Name: Vincent Dickie

Organisation: Living Streets

Describe your walk to work?

It takes me 35 minutes to walk to work.  I walk through the lovely old streets and parks of Auckland's Grey Lynn, Ponsonby and Freemans Bay with their classic villas and bungalows and I often see friends and people I know from the community.

What is your dream walk?

My favourite walk was over 700km's long when I walked the ancient pilgrim's trail in Spain known as 'el Camino Santiago'.  It gave me a detailed insight into Spain's past and present: people's celebrations and commiserations, new cities, ancient villages, busy roads and peaceful mountain trails. I would love to walk a trail that winds through New Zealand someday. 

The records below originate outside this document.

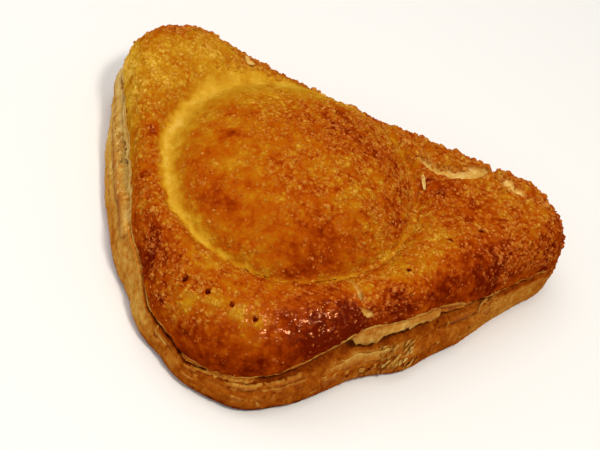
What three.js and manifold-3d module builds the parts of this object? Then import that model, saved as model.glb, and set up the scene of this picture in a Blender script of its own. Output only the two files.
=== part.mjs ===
// A filled puff pastry triangle: a piece of laminated dough folded over a filling, pressed shut with
// a round stamp, pricked with a fork and baked. It is one piece of food, so it is one solid.
// Millimetres, +Z up. The origin is on the resting face, under the centre of the stamped ring.
// +X runs along the fold, and the corner opposite the fold points to -Y.
import * as THREE from 'three';
import { mergeVertices } from 'three/addons/utils/BufferGeometryUtils.js';
import Module from 'manifold-3d';

// The plan: the left, front and right corners before rounding, each with its rounding radius.
// bow is how far the side that follows the corner swells outwards, or inwards if negative.
// Its swellings are local ones: how far along the side, as a share of it, how wide and how far out.
// The two outward ones after the front corner are where the layers burst apart. bulges are the same on
// the rounding of the corner itself.
const CORNERS = [
  {
    x: -71,
    y: 40.5,
    radius: 18.4,
    bow: 4,
    swellings: [
      { along: 0.2, width: 8, out: 0.7 },
      { along: 0.82, width: 8, out: 1.6 },
    ],
    bulges: [],
  },
  {
    x: -0.8,
    y: -85.1,
    radius: 32.4,
    bow: 2.1,
    swellings: [
      { along: 0.19, width: 7, out: -0.8 },
      { along: 0.39, width: 9, out: 1.9 },
      { along: 0.63, width: 9, out: 1.2 },
    ],
    bulges: [
      { along: 0.27, width: 7, out: -1.6 },
      { along: 0.7, width: 7, out: 1.3 },
    ],
  },
  {
    x: 93.3,
    y: 38.9,
    radius: 15.6,
    bow: -1.8,
    swellings: [{ along: 0.85, width: 8, out: -0.6 }],
    bulges: [
      { along: 0.29, width: 7, out: 0.9 },
      { along: 0.7, width: 7, out: -1.2 },
    ],
  },
];

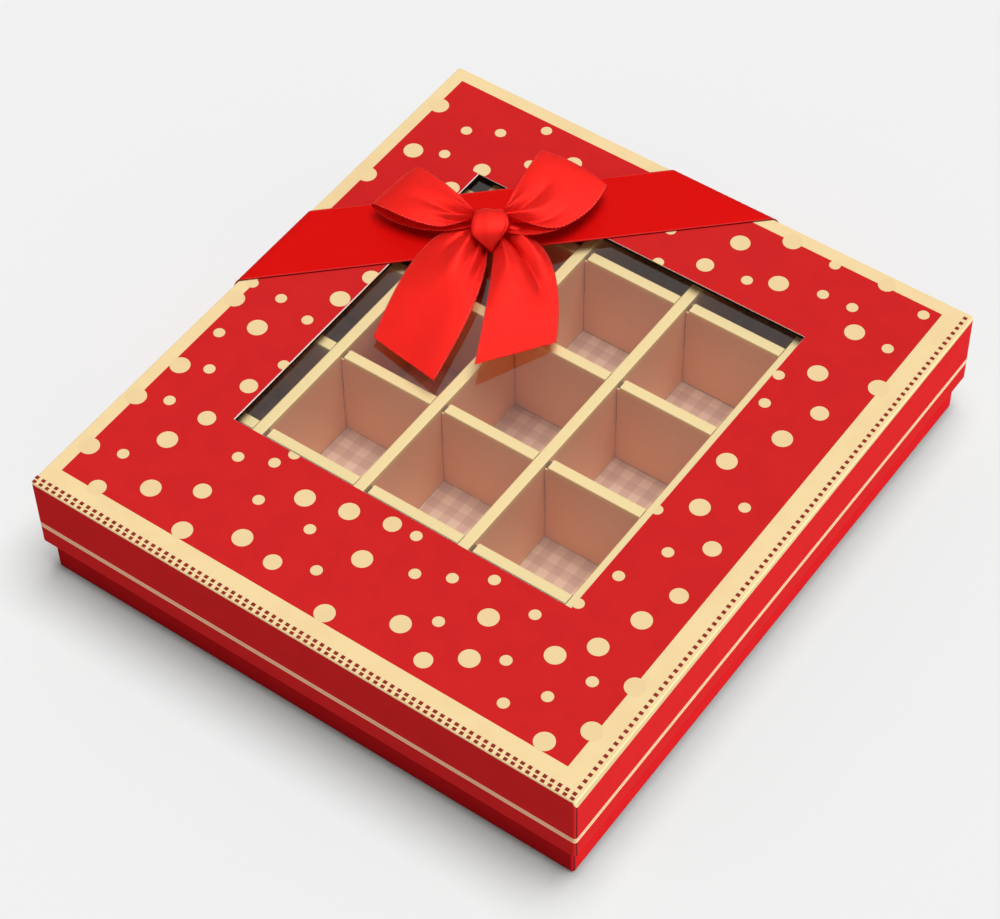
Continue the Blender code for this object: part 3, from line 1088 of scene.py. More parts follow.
    def slope_margin(self, edges: list[bmesh.types.BMEdge]) -> None:
        """Let the cream margin on the right side run from deep at the front to shallow at the back.

        Args:
            edges: the margin's lower edges.
        """
        for vert in {vert for edge in edges for vert in edge.verts}:
            share = (vert.co.y - self.low.y) / (self.high.y - self.low.y)
            rightwards = (vert.co.x - (self.high.x - self.corner)) / self.corner
            if rightwards > 0:
                drop = self.right_margin_front + (self.right_margin_back - self.right_margin_front) * share
                vert.co.z -= (drop - self.front_margin) * min(rightwards, 1.0)

    def make_dots(self) -> None:
        """Print the cream dots, as thin discs of ink cut off at the window."""
        window = self.window()
        all_dots = bmesh.new()
        sizes = ((self.large_dot, self.LARGE_DOTS), (self.medium_dot, self.MEDIUM_DOTS),
                 (self.small_dot, self.SMALL_DOTS))
        for radius, places in sizes:
            for across, deep in places:
                dot = self.disc(Vector((across * MM, deep * MM, self.high.z)), radius)
                self.clip_to_paper(dot, window)
                spare = bpy.data.meshes.new("dot")
                dot.to_mesh(spare)
                dot.free()
                all_dots.from_mesh(spare)
                bpy.data.meshes.remove(spare)
        new_piece("lid_print_dots", all_dots, Body.LID, [self.finishes.cream])

    def disc(self, middle: Vector, radius: float) -> BMesh:
        """Make a thin disc of ink on the lid's top.

        Args:
            middle: its middle.
            radius: its radius on the paper.

        Returns:
            The disc, half of it sunk into the paper.
        """
        bm = bmesh.new()
        lift = Matrix.Translation(middle)
        bmesh.ops.create_cone(bm, cap_ends=True, segments=self.dot_sides, radius1=radius,
                              radius2=radius - self.ink_height, depth=2 * self.ink_height, matrix=lift)
        return bm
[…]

Do you walk alone or with others?
I often walk alone to work and on hiking trails as I find it gives me time to process my ideas, thoughts and feelings.  

What is your favourite walking song?

My favourite song for casual walking is the hum of crickets.  If I'm in a hurry, a band like Kora on my MP3 player might get me there faster!

What are you thinking about when you walk?

I process ideas, thoughts and feelings when I walk.  Some of my best inspiration has come about whilst I've been walking.

If you could improve your locally walking route, what would you ask from the council?

if I had one change i could make it would be to place pedestrian crossings before all give way signs at all intersections - like they have in Canada/USA.

 


 

*The opinions expressed are those of the individuals and not necessarily of the company they are working for.